From the Tour: Selected African American Artists at the National Gallery of Art
Born in Charlotte, North Carolina, seat of Mecklenburg County, on September 2, 1911, Romare Bearden grew up in a middle-class, African American family. Both parents Bessye and Howard were college-educated, and it was expected that Romare would achieve success in life. About 1914, his family joined the Great Migration of southern blacks to points north and west. Although slavery had been abolished during the early part of the 20th century, Jim Crow laws kept many blacks from voting and from equal access to jobs, education, health care, business, land, and more. Like many southern black families, the Beardens settled in Harlem section of New York City. Romare would call New York home base for the rest of his life.

Throughout his childhood, Bearden spent time away from Harlem, staying with relatives in Mecklenburg County, Pittsburgh, Pennsylvania, and Lutherville, Maryland. Bearden's memory of these experiences, as well as African American cultural history, would become the subjects of many of his works. Trains, roosters, cats, landscapes, barns, and shingled shacks reflected the rural landscape of his early childhood and summer vacations. Scenes of his grandparents' boardinghouse, bellowing steel mills, and African American millworkers recalled his Pittsburgh memories.

Bearden's first collages were composed primarily of magazine and newspaper cuttings. However, in style and technique his work was never static--it was always evolving. A turning point in Bearden's career was his creation of Projections, enlarged photostatic copies of smaller collages. Praised by critics, these unique, black-and-white images from 1964 combine collage and photo-reproductive techniques.

In Tomorrow I May Be Far Away, Bearden reflects on his childhood memories of Mecklenburg County. There is a focus or elevation of the everyday that becomes a frequent motif in both his North Carolina and Harlem imagery. Bearden employed a variety of media to create this collage, including cuttings from magazines, sample catalogs, wallpaper, art reproductions, and painted papers. Parts of the surface have also been reworked with spray paint and charcoal or graphite.
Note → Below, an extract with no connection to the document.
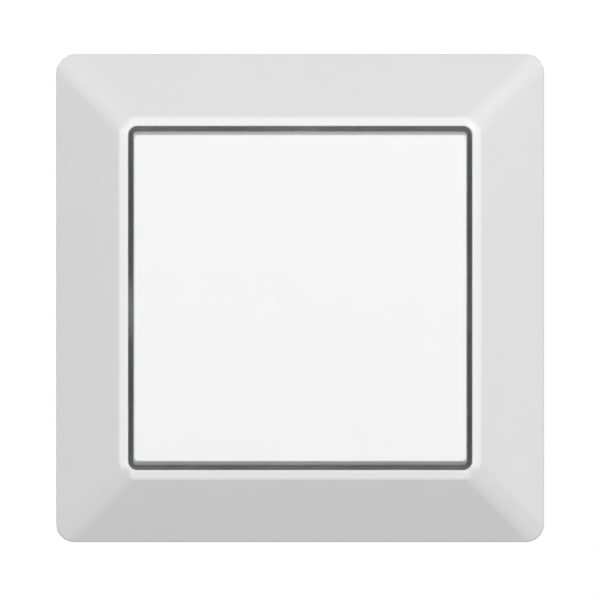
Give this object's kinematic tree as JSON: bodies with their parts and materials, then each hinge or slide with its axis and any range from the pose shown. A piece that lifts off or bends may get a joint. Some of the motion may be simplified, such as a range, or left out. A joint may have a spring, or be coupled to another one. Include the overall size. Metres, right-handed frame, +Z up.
{
  "type": "push button light switch",
  "caption": "Square flush push button light switch: sloped cover frame, hinged push key, steel support ring and a wall box insert with push-in wire entries and spreading claws.",
  "frame": {"origin": "middle of the switch on the wall's face, centre of the box screw holes on the ring's back", "axes": "+X right seen from the room, +Z up, +Y into the wall; the key faces -Y"},
  "size_m": [0.0806, 0.0335, 0.0806],
  "materials": {
    "face_plastic": "smooth moulded thermoplastic, silk gloss, pure white",
    "housing_plastic": "matt moulded thermoset, light grey",
    "cradle_plastic": "satin moulded acetal, off-white",
    "lever_plastic": "satin moulded plastic, orange",
    "zinc_plated_steel": "pressed sheet steel, bright zinc plate",
    "bright_steel": "drawn steel wire",
    "spring_steel": "stainless spring steel",
    "copper_alloy": "stamped copper alloy strip",
    "contact_silver": "fine silver contact face"
  },
  "bodies": {
    "insert": {"bearing_cover": "housing_plastic", "clamp_spring_1": "spring_steel", "clamp_spring_2": "spring_steel", "clamp_spring_3": "spring_steel", "clamp_spring_4": "spring_steel", "claw_pin_left": "bright_steel", "claw_pin_right": "bright_steel", "cover_frame": "face_plastic", "fixed_contact": "contact_silver", "hinge_axle": "bright_steel", "insert_base": "housing_plastic", "line_terminal_bar": "copper_alloy", "load_terminal_bar": "copper_alloy", "return_spring": "spring_steel", "rivet_1": "bright_steel", "rivet_2": "bright_steel", "rivet_3": "bright_steel", "rivet_4": "bright_steel", "support_ring": "zinc_plated_steel"},
    "key": {"push_key": "face_plastic", "key_cradle": "cradle_plastic"},
    "contact_arm": {"contact_leaf": "copper_alloy", "moving_contact": "contact_silver"},
    "lever_top": {"release_lever_top": "lever_plastic"},
    "lever_bottom": {"release_lever_bottom": "lever_plastic"},
    "spreader_left": {"claw_left": "zinc_plated_steel"},
    "spreader_right": {"claw_right": "zinc_plated_steel"},
    "screw_left": {"claw_screw_left": "zinc_plated_steel"},
    "screw_right": {"claw_screw_right": "zinc_plated_steel"}
  },
  "joints": [
    {"name": "key_hinge", "type": "hinge", "parent": "insert", "child": "key", "pos_m": [0, -0.005, 0.0155], "axis": [1, 0, 0], "range_deg": [0, 4], "stiffness_Nm_per_rad": 0.86, "springref_deg": -2.01, "deforming": ["return_spring"]},
    {"name": "contact_hinge", "type": "hinge", "parent": "insert", "child": "contact_arm", "pos_m": [0, 0.008, 0.012], "axis": [1, 0, 0], "range_deg": [0, 5.2]},
    {"name": "lever_top_slide", "type": "slide", "parent": "insert", "child": "lever_top", "axis": [0, -1, 0], "range_m": [0, 0.0015], "stiffness_N_per_m": 1000, "springref_m": -0.0005, "deforming": ["clamp_spring_2", "clamp_spring_4"]},
    {"name": "lever_bottom_slide", "type": "slide", "parent": "insert", "child": "lever_bottom", "axis": [0, -1, 0], "range_m": [0, 0.0015], "stiffness_N_per_m": 1000, "springref_m": -0.0005, "deforming": ["clamp_spring_1", "clamp_spring_3"]},
    {"name": "screw_left_turn", "type": "hinge", "parent": "insert", "child": "screw_left", "pos_m": [-0.0239, 0, 0], "axis": [0, 1, 0], "range_deg": [0, 1584]},
    {"name": "claw_left_swing", "type": "hinge", "parent": "insert", "child": "spreader_left", "pos_m": [-0.02, 0.005, 0], "axis": [0, 0, 1], "range_deg": [0, 32]},
    {"name": "screw_right_turn", "type": "hinge", "parent": "insert", "child": "screw_right", "pos_m": [0.0239, 0, 0], "axis": [0, 1, 0], "range_deg": [0, 1584]},
    {"name": "claw_right_swing", "type": "hinge", "parent": "insert", "child": "spreader_right", "pos_m": [0.02, 0.005, 0], "axis": [0, 0, -1], "range_deg": [0, 32]}
  ],
  "couplings": [
    {"joint": "contact_hinge", "follows": "key_hinge", "ratio": 1.3},
    {"joint": "claw_left_swing", "follows": "screw_left_turn", "ratio": 0.020202},
    {"joint": "claw_right_swing", "follows": "screw_right_turn", "ratio": 0.020202}
  ]
}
Over the next thirty years, Bearden's collages would continue to evolve, employing flat areas of color defined by cut papers as wells as more patterned or textured areas created by cuttings of preprinted images, hand-painted papers, foils, and fabrics. Surface manipulation was also an ongoing concern for the artist, who explored news ways to rework the surface, including the use of bleach or peroxide, sandpaper, and perhaps even an electric eraser.

Although Bearden is best-known for his work in collage he achieved success in a staggering array of media, including watercolor, gouache, oil, painting, drawing, monotype, edition prints, photography, designs for record albums, costumes and stage sets, book illustration, and one known wood sculpture.